Information given:
^^^^^^^^

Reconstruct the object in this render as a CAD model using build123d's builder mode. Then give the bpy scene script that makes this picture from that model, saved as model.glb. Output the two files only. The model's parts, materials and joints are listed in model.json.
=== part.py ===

^^^^^^^^

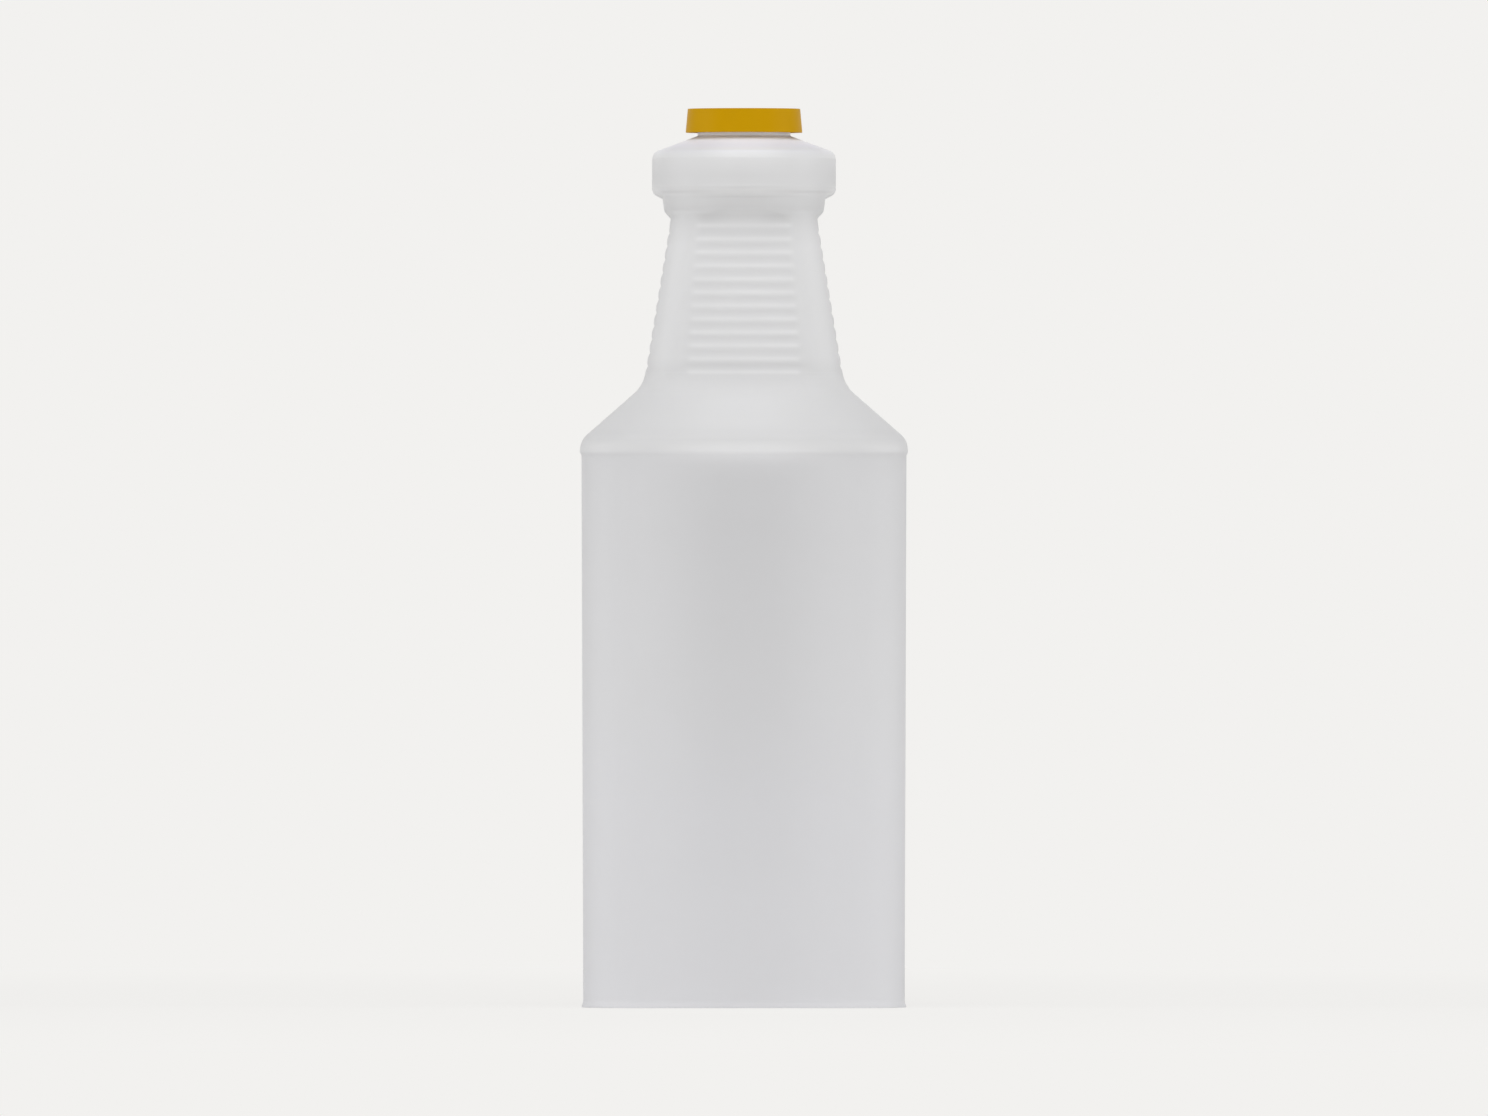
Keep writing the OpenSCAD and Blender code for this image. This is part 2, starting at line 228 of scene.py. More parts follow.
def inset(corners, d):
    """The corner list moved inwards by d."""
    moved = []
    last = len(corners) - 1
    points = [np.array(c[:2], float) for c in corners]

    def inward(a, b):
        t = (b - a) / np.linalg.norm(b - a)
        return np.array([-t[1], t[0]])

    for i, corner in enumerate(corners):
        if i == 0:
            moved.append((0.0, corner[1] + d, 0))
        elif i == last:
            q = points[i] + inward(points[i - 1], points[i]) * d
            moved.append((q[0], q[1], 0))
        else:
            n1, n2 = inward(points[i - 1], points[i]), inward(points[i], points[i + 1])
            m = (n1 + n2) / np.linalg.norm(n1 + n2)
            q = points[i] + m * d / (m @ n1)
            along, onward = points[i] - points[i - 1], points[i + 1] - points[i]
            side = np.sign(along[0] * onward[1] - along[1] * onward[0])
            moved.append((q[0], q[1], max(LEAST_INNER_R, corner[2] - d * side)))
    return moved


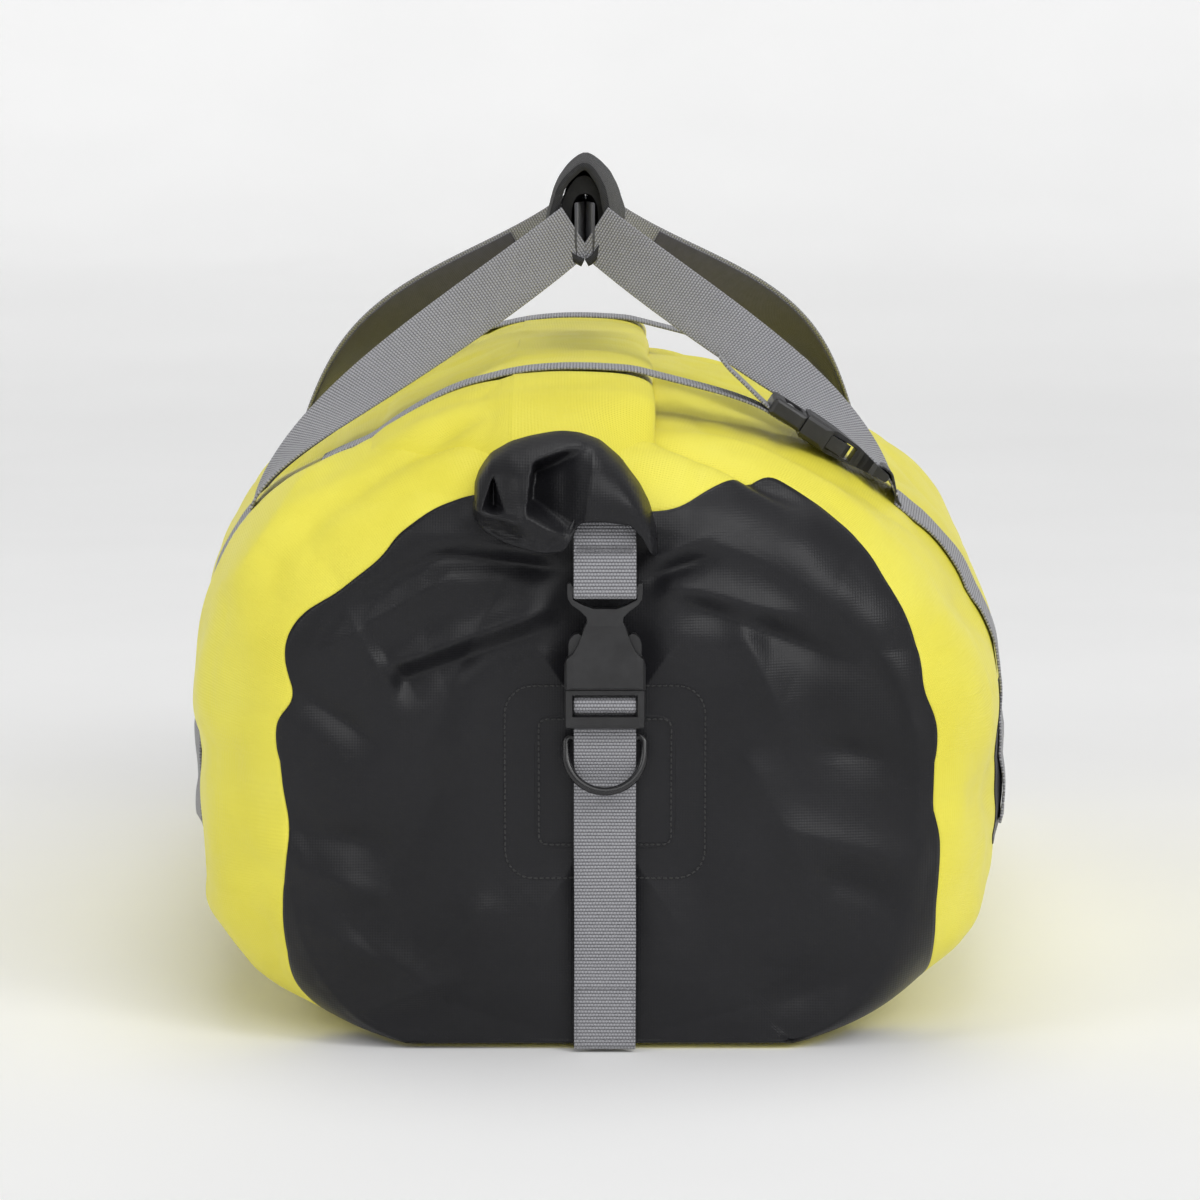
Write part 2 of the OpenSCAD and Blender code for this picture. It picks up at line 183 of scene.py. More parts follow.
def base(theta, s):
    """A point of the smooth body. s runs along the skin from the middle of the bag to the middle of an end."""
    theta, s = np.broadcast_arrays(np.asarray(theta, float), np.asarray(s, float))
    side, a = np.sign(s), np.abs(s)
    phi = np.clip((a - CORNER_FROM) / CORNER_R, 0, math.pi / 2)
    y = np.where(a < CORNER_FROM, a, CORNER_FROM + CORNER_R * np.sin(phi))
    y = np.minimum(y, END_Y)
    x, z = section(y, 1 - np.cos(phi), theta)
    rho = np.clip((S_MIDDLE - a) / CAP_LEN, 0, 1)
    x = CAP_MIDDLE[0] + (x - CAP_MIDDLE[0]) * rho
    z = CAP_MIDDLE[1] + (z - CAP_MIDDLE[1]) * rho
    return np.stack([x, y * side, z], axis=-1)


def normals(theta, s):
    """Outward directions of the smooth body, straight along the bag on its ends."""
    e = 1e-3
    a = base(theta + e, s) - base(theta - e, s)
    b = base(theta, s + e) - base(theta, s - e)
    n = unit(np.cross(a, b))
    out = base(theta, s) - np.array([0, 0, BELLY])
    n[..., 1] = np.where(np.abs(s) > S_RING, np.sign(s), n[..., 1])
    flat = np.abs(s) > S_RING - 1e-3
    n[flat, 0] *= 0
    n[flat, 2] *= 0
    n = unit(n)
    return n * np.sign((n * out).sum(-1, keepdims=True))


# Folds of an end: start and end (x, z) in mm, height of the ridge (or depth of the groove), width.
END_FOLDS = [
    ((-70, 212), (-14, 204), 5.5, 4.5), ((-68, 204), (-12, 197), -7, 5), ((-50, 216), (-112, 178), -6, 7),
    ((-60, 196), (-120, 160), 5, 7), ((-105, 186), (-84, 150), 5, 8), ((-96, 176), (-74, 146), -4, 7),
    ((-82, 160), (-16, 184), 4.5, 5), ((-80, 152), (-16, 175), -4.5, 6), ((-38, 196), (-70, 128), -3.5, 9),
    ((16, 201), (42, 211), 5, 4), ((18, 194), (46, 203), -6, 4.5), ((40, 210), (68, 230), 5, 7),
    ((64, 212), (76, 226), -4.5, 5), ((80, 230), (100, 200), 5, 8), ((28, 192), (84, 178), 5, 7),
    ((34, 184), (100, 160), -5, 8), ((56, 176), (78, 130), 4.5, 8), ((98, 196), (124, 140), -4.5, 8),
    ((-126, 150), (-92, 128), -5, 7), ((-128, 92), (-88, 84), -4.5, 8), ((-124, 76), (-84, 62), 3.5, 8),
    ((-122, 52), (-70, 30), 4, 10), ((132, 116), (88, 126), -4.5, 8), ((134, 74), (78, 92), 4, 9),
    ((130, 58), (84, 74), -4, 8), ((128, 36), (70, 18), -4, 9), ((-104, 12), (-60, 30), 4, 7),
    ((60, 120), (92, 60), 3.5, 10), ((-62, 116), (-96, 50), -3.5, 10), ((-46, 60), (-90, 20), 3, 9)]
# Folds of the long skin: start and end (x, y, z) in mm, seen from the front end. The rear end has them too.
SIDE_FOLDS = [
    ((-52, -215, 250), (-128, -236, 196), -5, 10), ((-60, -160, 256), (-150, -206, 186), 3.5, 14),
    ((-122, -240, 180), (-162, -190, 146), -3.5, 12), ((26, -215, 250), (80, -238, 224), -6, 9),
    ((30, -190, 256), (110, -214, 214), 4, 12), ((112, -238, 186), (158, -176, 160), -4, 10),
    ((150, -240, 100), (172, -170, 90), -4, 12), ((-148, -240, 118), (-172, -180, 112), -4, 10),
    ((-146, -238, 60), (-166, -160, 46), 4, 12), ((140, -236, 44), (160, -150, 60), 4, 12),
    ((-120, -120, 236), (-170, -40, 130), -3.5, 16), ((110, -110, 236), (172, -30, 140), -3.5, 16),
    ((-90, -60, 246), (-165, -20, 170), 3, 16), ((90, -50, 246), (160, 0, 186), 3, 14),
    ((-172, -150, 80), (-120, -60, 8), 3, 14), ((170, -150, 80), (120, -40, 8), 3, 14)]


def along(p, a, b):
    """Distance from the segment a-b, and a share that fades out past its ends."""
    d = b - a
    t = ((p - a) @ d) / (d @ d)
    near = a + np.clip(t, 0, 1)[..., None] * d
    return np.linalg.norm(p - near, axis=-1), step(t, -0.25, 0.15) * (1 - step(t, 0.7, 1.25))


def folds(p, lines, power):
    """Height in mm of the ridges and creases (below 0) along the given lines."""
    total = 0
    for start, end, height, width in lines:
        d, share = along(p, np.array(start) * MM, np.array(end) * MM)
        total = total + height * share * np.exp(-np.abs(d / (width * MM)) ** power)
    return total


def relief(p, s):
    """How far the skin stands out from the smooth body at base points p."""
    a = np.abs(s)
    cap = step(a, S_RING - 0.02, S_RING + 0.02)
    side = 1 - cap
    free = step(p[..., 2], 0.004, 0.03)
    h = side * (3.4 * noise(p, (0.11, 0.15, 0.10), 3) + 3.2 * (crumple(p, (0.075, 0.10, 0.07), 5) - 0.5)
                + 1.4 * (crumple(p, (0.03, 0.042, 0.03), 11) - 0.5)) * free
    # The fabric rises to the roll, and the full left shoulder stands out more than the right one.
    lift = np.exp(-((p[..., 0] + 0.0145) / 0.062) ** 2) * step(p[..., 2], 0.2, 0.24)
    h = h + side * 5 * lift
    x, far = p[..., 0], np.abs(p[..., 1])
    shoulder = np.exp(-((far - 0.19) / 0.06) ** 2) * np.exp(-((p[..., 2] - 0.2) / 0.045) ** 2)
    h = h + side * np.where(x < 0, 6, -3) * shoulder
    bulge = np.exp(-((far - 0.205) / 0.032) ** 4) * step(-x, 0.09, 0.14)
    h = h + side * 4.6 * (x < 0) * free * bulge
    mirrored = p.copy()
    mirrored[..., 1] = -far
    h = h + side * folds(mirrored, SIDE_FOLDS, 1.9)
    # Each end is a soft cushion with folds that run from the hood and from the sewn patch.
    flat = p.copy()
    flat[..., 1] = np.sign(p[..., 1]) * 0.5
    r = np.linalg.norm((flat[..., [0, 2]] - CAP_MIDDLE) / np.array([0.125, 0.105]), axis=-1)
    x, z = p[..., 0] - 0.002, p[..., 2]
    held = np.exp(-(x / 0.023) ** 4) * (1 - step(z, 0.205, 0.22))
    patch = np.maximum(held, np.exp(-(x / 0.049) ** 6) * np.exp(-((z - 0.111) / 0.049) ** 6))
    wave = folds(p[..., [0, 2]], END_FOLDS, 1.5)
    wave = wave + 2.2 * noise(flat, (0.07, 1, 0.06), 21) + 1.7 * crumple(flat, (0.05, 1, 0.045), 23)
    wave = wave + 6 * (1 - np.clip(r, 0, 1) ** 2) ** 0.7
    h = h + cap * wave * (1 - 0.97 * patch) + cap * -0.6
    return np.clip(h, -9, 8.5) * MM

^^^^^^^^

Description of the task: Proceeding from the line containing "Keep writing the" through the line containing "return np.array([-t[1], t[0]])", transcribe the lines above exactly, both end lines included.

Task output:
Keep writing the OpenSCAD and Blender code for this image. This is part 2, starting at line 228 of scene.py. More parts follow.
def inset(corners, d):
    """The corner list moved inwards by d."""
    moved = []
    last = len(corners) - 1
    points = [np.array(c[:2], float) for c in corners]

    def inward(a, b):
        t = (b - a) / np.linalg.norm(b - a)
        return np.array([-t[1], t[0]])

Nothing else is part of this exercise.